🎙️ Ask Matillion Anything with Julian Wiffen 🎙️

 

Welcome, data enthusiasts! 🌟 Join us for an engaging session where we dive deep into the fascinating world of AI, data engineering, and cutting-edge models. I’m thrilled to introduce Julian Wiffen, our Director of Data Science & AI at Matillion. 🚀

 

Julian & Matillion have explored the potential of generative AI to transform data engineering. From standardizing job titles to handling vast blocks of unstructured data, he’s been at the forefront of innovation. 🤖

 

Now, it’s your turn! 🗣️ Ask Julian Anything about AI, data pipelines, or the future of analytics. Whether you’re a seasoned pro or just curious, this is your chance to engage with an expert. 🤝

 

Post your questions below, Julian will be on hand to answer them starting Monday 22nd April until Friday 26th April.

 

Questions

  • DO you think in future Generative AI will become mandatory skill for all data professionals?
  • What are the biggest challenges of using generative AI in data pipelines? and how do we ensure quality of data generated by AI?
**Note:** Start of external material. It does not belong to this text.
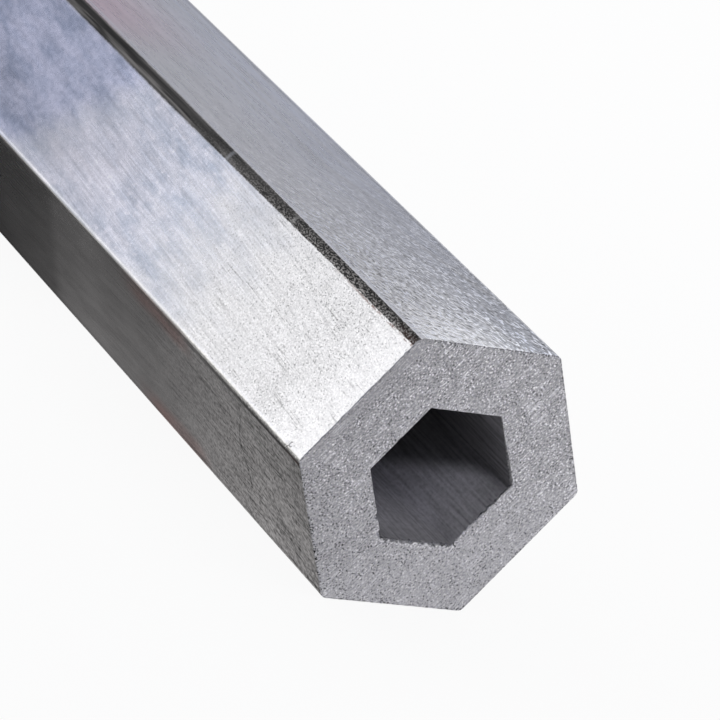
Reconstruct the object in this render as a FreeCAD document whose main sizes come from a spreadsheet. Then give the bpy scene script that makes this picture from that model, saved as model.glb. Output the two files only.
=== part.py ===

Thanks @JoeCommunityManager​ and team for having these sessions,

Hello ASD

 

Will Generative AI become a mandatory skill for all data professionals? I would say probably yes, at least at a basic level.

 

It offers so many potential useful techniques to the data engineer, scientist or analyst - a few examples off the top of my head

  • classifying widely varying or free text columns into simple categorical buckets
  • feature engineering for BI purposes or predictive models based on yes/no questions over unstructured data
  • data clean-up or standardisation
  • the ability handle inputs in multiple languages
  • summarisation of very granular data to an appropriate level for the recipient
  • effectively extremely sophisticated regex filtering
  • data enrichment (e.g. 'summarise what you know about this company')
  • generation of test data...

 

What are the biggest challenges - getting used to the non-deterministic nature of it first of all - we'll need to learn to wrap quality processes around it, just as we might around any business process done by a human, especially as we are looking at either text based outputs that are hard to code checks around and/or use cases where we are trying to measure the quality of a judgement call.

 

There's still a lot to be learned about how to measure the quality. Some things we are exploring include the use of multiple choice questions to test model reasoning in a way that can be automated, taking a random sample for human evaluation of quality, feedback links on anything that is going to a human end user and using vector separation to compare how consistently a model answers the same question. As models become more sophisticated, I can see an approach in which a lower cost, high throughput model processes all transactions and a small percentage are passed to a larger, more costly but more advanced model to evaluate the quality. We may also start to see the approach of asking multiple models the same question in an ensemble method - effectively having them vote on the outcome.

 

The other big challenge is in speed and in rate/throughput limits - we've grown used to handling very large datasets - 100,000 rows would not be classed as a large volume for any normal ETL purposes these days, but it would take significant time to process that through even a simple LLM. This will of course improve over time, but we may need to do some mental recalibration when working in this space. We're certainly going to need to get adept at balancing accuracy & quality against cost and speed.

 

Spot-on insights! Appreciate it greatly. Thank you @JulianWiffen

Your insights are really motivating me to dive deeper into learning more about Generative AI.